GOAL OF THE EXERCISE:
Reproduce exactly and only the lines running from the one with "TRAPEZOID_ORBIT_ANGLE, -1, len(TRAPEZOID_ORBIT_COLOURS))" through the one with "cad_parts[node].hide_render = cad_parts[node].hide_viewport", both end lines included.

STORED DATA:
· · · ·
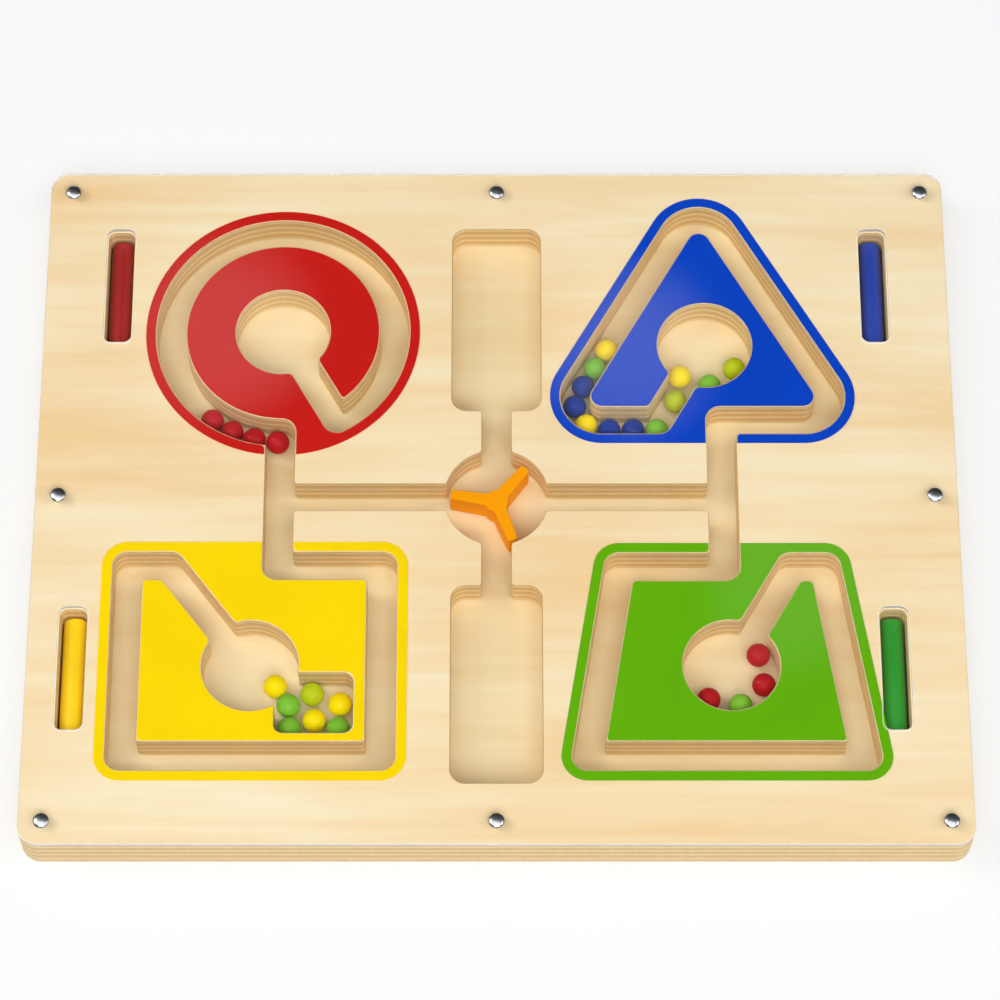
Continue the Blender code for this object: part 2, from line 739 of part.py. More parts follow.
def make_wands():
    """Each wand lies along Y in its slot, and its magnet faces the board's lower edge."""
    for colour, place in wand_places().items():
        paint = material(f"{colour}_wand_paint", WAND_PAINTS[colour], 0.25)
        metal = material(f"{colour}_magnet_metal", MAGNET_METAL, 0.3, 1.0)
        name = f"{colour}_wand"
        wand = add_object(name, wand_mesh(name), paint, location=(*place, WAND_Z))
        wand.rotation_euler.x = -pi / 2
        name = f"{colour}_wand_magnet"
        add_object(name, magnet_mesh(name), metal, parent=wand)


# The balls


def make_ball(name, colour, place, pivot=None):
    mesh = bmesh.new()
    bmesh.ops.create_uvsphere(mesh, u_segments=BALL_SEGMENTS, v_segments=BALL_RINGS, radius=BALL_RADIUS)
    paint = material(f"{name}_paint", BALL_PAINTS[colour], 0.15)
    offset = Vector(place) - pivot.location.xy if pivot else Vector(place)
    add_object(name, finished_mesh(name, mesh), paint, location=(*offset, BALL_Z), parent=pivot)


def touching_angle(radius):
    """The angle, in degrees, between two neighbouring balls on a circle of this radius."""
    return 2 * asin(BALL_PITCH / 2 / radius) * 180 / pi


def row_places(path, count):
    """Places along a path from its first point, each one ball pitch from the last."""
    places = [path[0]]
    for before, after in zip(path, path[1:]):
        steps = ceil((after - before).length / ROW_STEP)
        for i in range(1, steps + 1):
            point = before.lerp(after, i / steps)
            if len(places) < count and (point - places[-1]).length >= BALL_PITCH:
                places.append(point)
    return places


def orbit_places(hole, start, direction, count):
    """Places on the circle that a ball follows as it rolls round the wall of a hole."""
    radius = HOLE_RADIUS - BALL_RADIUS - ORBIT_ROOM
    step = touching_angle(radius) * ORBIT_SPREAD_SHARE * direction
    return [on_circle(hole, radius, start + step * i) for i in range(count)]


def pile_places():
    return [PILE_CENTRE + Vector(shares) * BALL_PITCH for shares in PILE_PLACE_SHARES]


def make_circle_balls():
    """Four red balls in a row, on the ring just past the lane."""
    pivot = add_pivot("circle_pivot", circle_centre())
    step = touching_angle(CIRCLE_TRACK_RADIUS)
    for i, colour in enumerate(CIRCLE_ROW_COLOURS):
        place = on_circle(circle_centre(), CIRCLE_TRACK_RADIUS, CIRCLE_ROW_ANGLE - step * i)
        make_ball(f"circle_ball_{i + 1}", colour, place, pivot)


def make_triangle_balls():
    """A row from the spoke's foot round the left corner, one ball on the spoke, and three in the hole."""
    foot = spoke_foot(TRIANGLE_HOLE, TRIANGLE_SPOKE_ANGLE, TRIANGLE_BASE_Y)
    _, top, left = triangle_track()
    path = rounded([(*foot, 0), left, top], closed=False)
    places = row_places(path, len(TRIANGLE_ROW_COLOURS))
    for i, (colour, place) in enumerate(zip(TRIANGLE_ROW_COLOURS, places)):
        make_ball(f"triangle_row_ball_{i + 1}", colour, place)
    make_ball("triangle_spoke_ball", TRIANGLE_SPOKE_COLOUR, foot.lerp(TRIANGLE_HOLE, SPOKE_BALL_SHARE))
    pivot = add_pivot("triangle_hole_pivot", TRIANGLE_HOLE)
    places = orbit_places(TRIANGLE_HOLE, TRIANGLE_ORBIT_ANGLE, 1, len(TRIANGLE_ORBIT_COLOURS))
    for i, (colour, place) in enumerate(zip(TRIANGLE_ORBIT_COLOURS, places)):
        make_ball(f"triangle_hole_ball_{i + 1}", colour, place, pivot)


def make_square_balls():
    for i, (colour, place) in enumerate(zip(PILE_COLOURS, pile_places())):
        make_ball(f"square_ball_{i + 1}", colour, place)


def make_trapezoid_balls():
    pivot = add_pivot("trapezoid_hole_pivot", TRAPEZOID_HOLE)
    places = orbit_places(TRAPEZOID_HOLE, TRAPEZOID_ORBIT_ANGLE, -1, len(TRAPEZOID_ORBIT_COLOURS))
    for i, (colour, place) in enumerate(zip(TRAPEZOID_ORBIT_COLOURS, places)):
        make_ball(f"trapezoid_ball_{i + 1}", colour, place, pivot)


def main():
    clear_scene()
    lanes = maze_outline()
    slots = [rounded(slot_corners(place)) for place in wand_places().values()]
    make_base_board()
    make_maze_layer(lanes, slots)
    make_painted_faces()
    make_cover()
    make_cover_screws()
    make_spinner()
    make_spinner_pin()
    make_wands()
    make_circle_balls()
    make_triangle_balls()
    make_square_balls()
    make_trapezoid_balls()


main()
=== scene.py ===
# %% [markdown]
# # A magnetic maze board
# A child pulls small steel balls along routed lanes with a magnet on a stick. The board is a sandwich:
# a thin backing, a thick plywood layer with the lanes cut right through it, four painted faces and a
# clear sheet that keeps the balls in. The construction comes as a fixed frame of plain solids. This
# lesson gives every piece its finish: rounded edges, wood grain, paint, clear sheet and plated steel.

# %% Load the frame
import cmath
import json
from math import asin, ceil, cos, floor, pi, radians, sin, sqrt, tan
from random import Random

import bmesh
import bpy
from mathutils import Euler, Matrix, Vector
from mathutils.geometry import delaunay_2d_cdt


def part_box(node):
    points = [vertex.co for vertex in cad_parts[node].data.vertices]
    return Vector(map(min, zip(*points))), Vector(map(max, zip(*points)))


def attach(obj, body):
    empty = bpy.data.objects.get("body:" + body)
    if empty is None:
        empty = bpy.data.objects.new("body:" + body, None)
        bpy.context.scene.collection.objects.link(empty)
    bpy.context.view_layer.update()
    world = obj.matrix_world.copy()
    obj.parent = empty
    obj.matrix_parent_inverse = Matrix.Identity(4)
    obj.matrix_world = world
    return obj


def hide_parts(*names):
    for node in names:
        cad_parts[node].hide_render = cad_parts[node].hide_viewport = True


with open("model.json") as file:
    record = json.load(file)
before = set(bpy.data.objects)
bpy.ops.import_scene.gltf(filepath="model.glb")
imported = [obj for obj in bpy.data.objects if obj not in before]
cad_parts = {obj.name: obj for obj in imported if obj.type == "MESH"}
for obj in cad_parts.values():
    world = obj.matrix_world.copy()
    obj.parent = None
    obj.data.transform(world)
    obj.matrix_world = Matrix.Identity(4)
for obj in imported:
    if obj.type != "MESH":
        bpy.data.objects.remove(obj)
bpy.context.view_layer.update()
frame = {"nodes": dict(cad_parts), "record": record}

MM = 0.001
nodes, record = frame["nodes"], frame["record"]
body_of_node = {node: body for body, members in record["behaviour"]["bodies"].items() for node in members}
slot_of_node = {row["node"]: row["material_slot"] for row in record["subparts"]}
scene = bpy.context.scene

# %% [markdown]
# ## The camera
# The board was seen from its near edge, 25 degrees off straight down, through a long lens about a metre
# and a half away. A long lens keeps the lanes nearly parallel. The camera comes first, because it decides
# how fine every edge has to be: one millimetre of board is about two and a half pixels wide.

# %% Camera
VIEW_TILT = radians(25)
PICTURE_SIZE = 1000
PIXELS_PER_METRE = 2460
FOCAL_PIXELS = 3900
BOARD_MIDDLE_PIXEL = (496.5, 498)
SENSOR_WIDTH = 36

view_distance = FOCAL_PIXELS / PIXELS_PER_METRE
sight_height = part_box("maze_layer")[1].z
camera = bpy.data.objects.new("camera", bpy.data.cameras.new("camera"))
camera.location = (0, -view_distance * sin(VIEW_TILT), view_distance * cos(VIEW_TILT) + sight_height)
camera.rotation_euler.x = VIEW_TILT
camera.data.sensor_width = SENSOR_WIDTH
camera.data.lens = SENSOR_WIDTH * FOCAL_PIXELS / PICTURE_SIZE
camera.data.shift_x = 0.5 - BOARD_MIDDLE_PIXEL[0] / PICTURE_SIZE
camera.data.shift_y = BOARD_MIDDLE_PIXEL[1] / PICTURE_SIZE - 0.5
scene.collection.objects.link(camera)
scene.camera = camera
print("camera distance in mm:", round(view_distance / MM), "lens in mm:", round(camera.data.lens, 1))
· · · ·
RESPONSE TO THIS TASK:
    places = orbit_places(TRAPEZOID_HOLE, TRAPEZOID_ORBIT_ANGLE, -1, len(TRAPEZOID_ORBIT_COLOURS))
    for i, (colour, place) in enumerate(zip(TRAPEZOID_ORBIT_COLOURS, places)):
        make_ball(f"trapezoid_ball_{i + 1}", colour, place, pivot)


def main():
    clear_scene()
    lanes = maze_outline()
    slots = [rounded(slot_corners(place)) for place in wand_places().values()]
    make_base_board()
    make_maze_layer(lanes, slots)
    make_painted_faces()
    make_cover()
    make_cover_screws()
    make_spinner()
    make_spinner_pin()
    make_wands()
    make_circle_balls()
    make_triangle_balls()
    make_square_balls()
    make_trapezoid_balls()


main()
=== scene.py ===
# %% [markdown]
# # A magnetic maze board
# A child pulls small steel balls along routed lanes with a magnet on a stick. The board is a sandwich:
# a thin backing, a thick plywood layer with the lanes cut right through it, four painted faces and a
# clear sheet that keeps the balls in. The construction comes as a fixed frame of plain solids. This
# lesson gives every piece its finish: rounded edges, wood grain, paint, clear sheet and plated steel.

# %% Load the frame
import cmath
import json
from math import asin, ceil, cos, floor, pi, radians, sin, sqrt, tan
from random import Random

import bmesh
import bpy
from mathutils import Euler, Matrix, Vector
from mathutils.geometry import delaunay_2d_cdt


def part_box(node):
    points = [vertex.co for vertex in cad_parts[node].data.vertices]
    return Vector(map(min, zip(*points))), Vector(map(max, zip(*points)))


def attach(obj, body):
    empty = bpy.data.objects.get("body:" + body)
    if empty is None:
        empty = bpy.data.objects.new("body:" + body, None)
        bpy.context.scene.collection.objects.link(empty)
    bpy.context.view_layer.update()
    world = obj.matrix_world.copy()
    obj.parent = empty
    obj.matrix_parent_inverse = Matrix.Identity(4)
    obj.matrix_world = world
    return obj


def hide_parts(*names):
    for node in names:
        cad_parts[node].hide_render = cad_parts[node].hide_viewport = True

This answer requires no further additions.